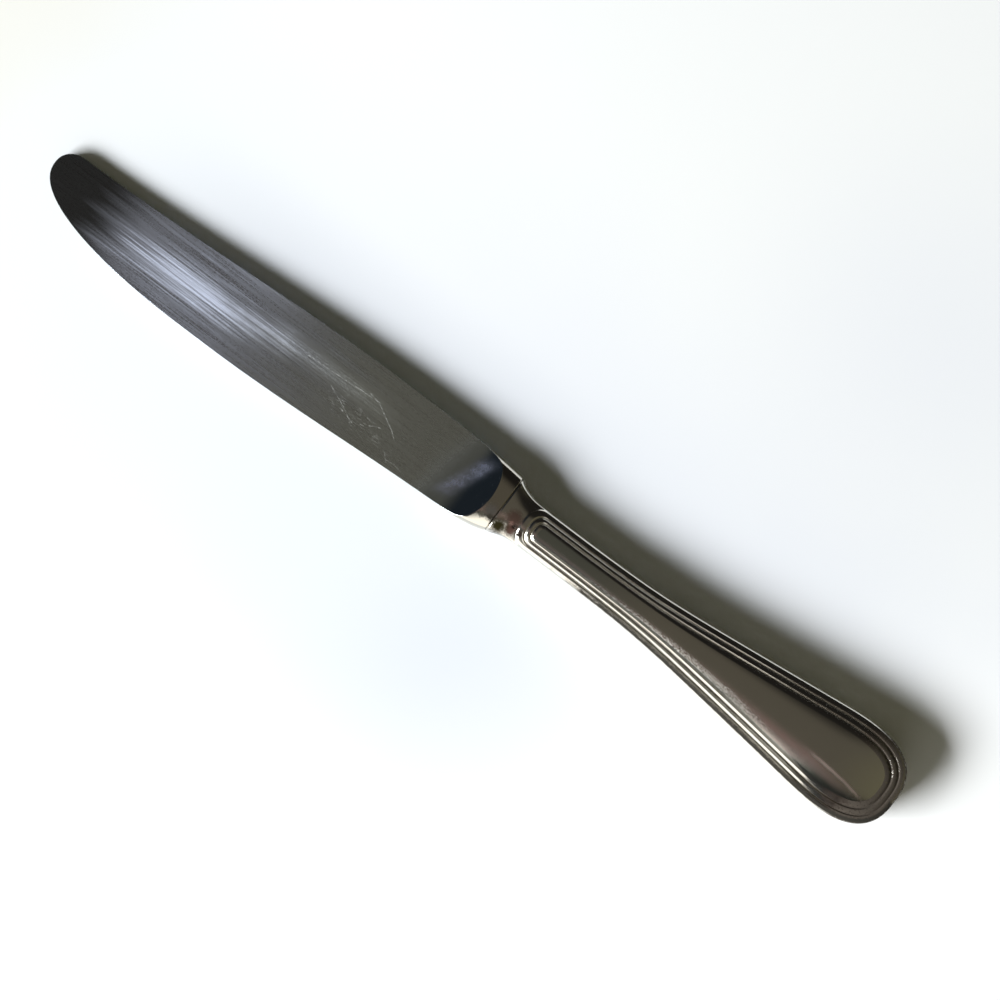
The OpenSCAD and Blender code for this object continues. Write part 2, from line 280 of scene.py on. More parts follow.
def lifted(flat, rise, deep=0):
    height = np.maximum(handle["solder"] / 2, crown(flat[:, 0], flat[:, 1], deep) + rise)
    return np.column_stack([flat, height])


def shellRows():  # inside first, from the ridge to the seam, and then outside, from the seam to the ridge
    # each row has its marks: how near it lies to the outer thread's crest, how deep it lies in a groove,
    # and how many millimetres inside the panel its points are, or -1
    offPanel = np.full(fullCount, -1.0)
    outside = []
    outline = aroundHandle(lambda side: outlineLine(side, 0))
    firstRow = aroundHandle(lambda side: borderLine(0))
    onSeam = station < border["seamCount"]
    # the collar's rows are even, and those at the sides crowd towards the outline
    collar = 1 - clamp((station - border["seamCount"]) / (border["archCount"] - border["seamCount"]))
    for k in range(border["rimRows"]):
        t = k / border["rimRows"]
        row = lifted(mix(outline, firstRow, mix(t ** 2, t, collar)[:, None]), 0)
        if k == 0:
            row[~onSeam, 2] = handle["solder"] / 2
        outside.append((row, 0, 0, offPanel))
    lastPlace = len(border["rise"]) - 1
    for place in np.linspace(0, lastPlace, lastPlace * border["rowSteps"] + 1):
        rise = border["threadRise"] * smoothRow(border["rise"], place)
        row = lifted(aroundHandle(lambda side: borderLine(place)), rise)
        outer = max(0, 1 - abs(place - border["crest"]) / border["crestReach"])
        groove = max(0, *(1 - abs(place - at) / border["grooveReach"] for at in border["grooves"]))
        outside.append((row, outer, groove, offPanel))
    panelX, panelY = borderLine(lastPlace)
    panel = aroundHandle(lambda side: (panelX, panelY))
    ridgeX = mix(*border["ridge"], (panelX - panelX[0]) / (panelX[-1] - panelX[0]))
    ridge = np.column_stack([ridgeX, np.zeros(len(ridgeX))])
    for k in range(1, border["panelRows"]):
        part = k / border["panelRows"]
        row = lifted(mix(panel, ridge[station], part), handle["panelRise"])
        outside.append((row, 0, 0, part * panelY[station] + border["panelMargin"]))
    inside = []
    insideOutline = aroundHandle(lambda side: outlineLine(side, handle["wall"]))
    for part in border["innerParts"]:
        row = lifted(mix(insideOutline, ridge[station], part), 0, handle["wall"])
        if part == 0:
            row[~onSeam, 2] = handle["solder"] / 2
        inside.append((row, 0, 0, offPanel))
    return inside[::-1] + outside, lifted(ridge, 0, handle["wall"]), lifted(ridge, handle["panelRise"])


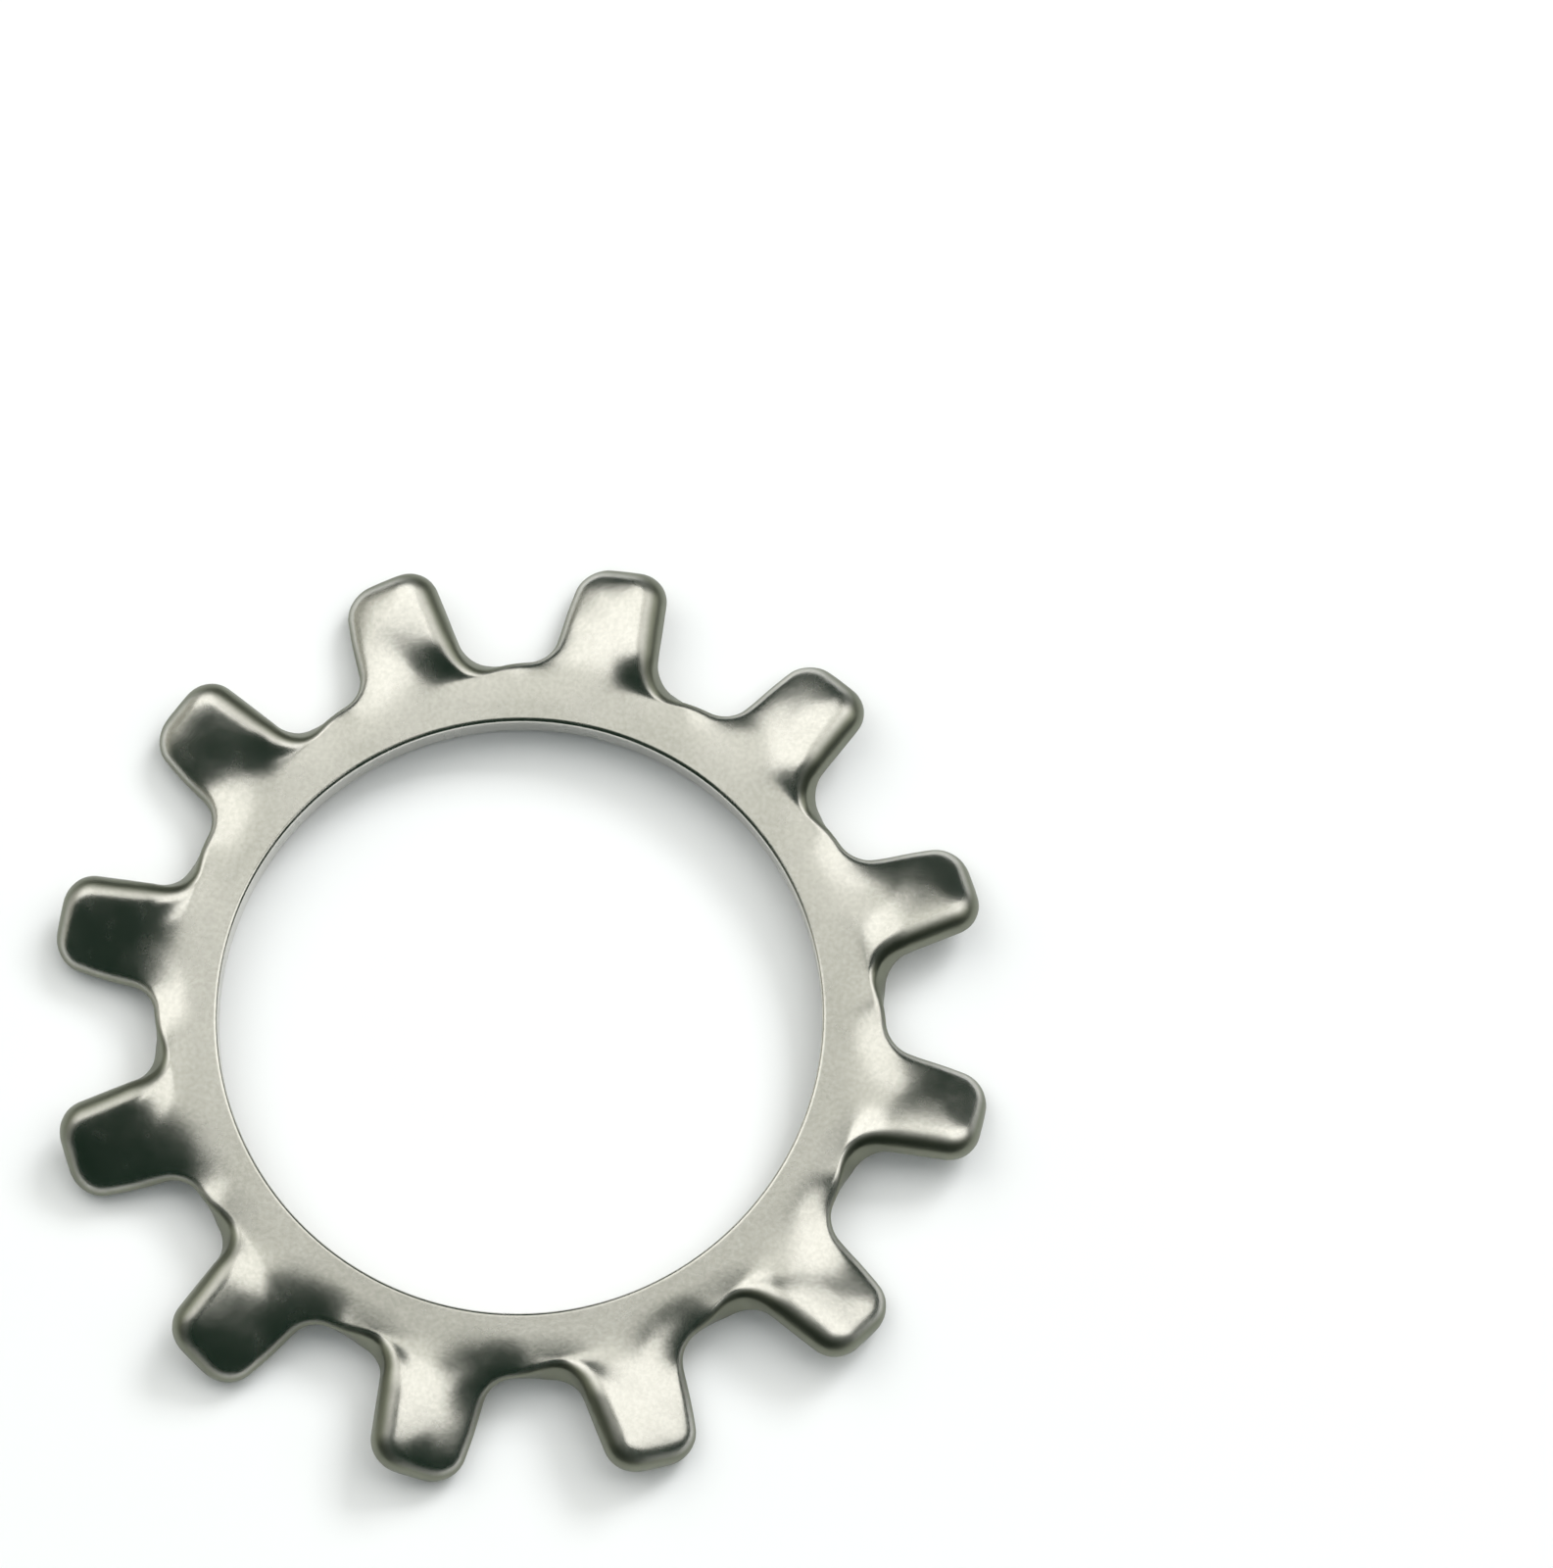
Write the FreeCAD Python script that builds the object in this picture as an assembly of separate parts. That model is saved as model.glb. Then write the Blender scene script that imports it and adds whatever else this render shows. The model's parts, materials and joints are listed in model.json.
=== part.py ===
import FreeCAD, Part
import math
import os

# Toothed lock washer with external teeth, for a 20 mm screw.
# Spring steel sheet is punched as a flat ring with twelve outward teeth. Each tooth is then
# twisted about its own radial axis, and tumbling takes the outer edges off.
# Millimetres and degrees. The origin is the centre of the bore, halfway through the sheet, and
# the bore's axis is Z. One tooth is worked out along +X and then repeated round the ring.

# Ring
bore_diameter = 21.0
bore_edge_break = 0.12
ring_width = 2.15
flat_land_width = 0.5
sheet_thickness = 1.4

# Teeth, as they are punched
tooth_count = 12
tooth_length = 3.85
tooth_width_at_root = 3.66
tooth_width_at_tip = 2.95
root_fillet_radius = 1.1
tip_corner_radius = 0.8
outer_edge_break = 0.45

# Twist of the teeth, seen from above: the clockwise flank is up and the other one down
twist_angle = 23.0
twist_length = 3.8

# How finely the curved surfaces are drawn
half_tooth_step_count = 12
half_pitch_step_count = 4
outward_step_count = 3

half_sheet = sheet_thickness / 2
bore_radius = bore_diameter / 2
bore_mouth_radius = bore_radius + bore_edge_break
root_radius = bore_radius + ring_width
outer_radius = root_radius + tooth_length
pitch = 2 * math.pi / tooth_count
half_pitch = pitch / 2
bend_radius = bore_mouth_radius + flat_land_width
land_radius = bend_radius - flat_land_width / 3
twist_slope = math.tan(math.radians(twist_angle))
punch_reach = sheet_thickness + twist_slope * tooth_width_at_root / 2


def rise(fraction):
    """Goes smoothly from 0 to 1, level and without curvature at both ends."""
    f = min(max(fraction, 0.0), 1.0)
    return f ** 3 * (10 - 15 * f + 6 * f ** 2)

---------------

**WHAT YOU HAVE TO DO**
Please reproduce exactly the lines from the first one of the records above through the line containing "return np.column_stack([flat, height])", both included, and nothing else.

**WORKED SOLUTION**
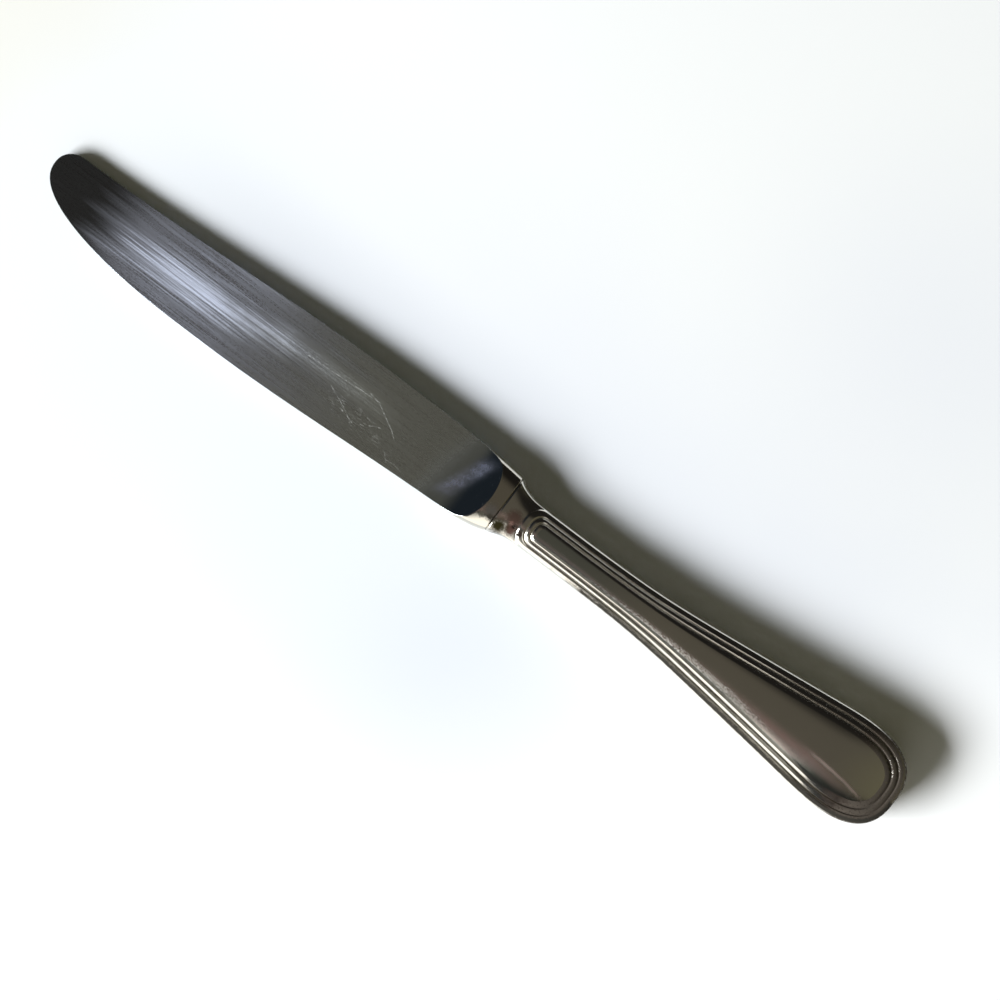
The OpenSCAD and Blender code for this object continues. Write part 2, from line 280 of scene.py on. More parts follow.
def lifted(flat, rise, deep=0):
    height = np.maximum(handle["solder"] / 2, crown(flat[:, 0], flat[:, 1], deep) + rise)
    return np.column_stack([flat, height])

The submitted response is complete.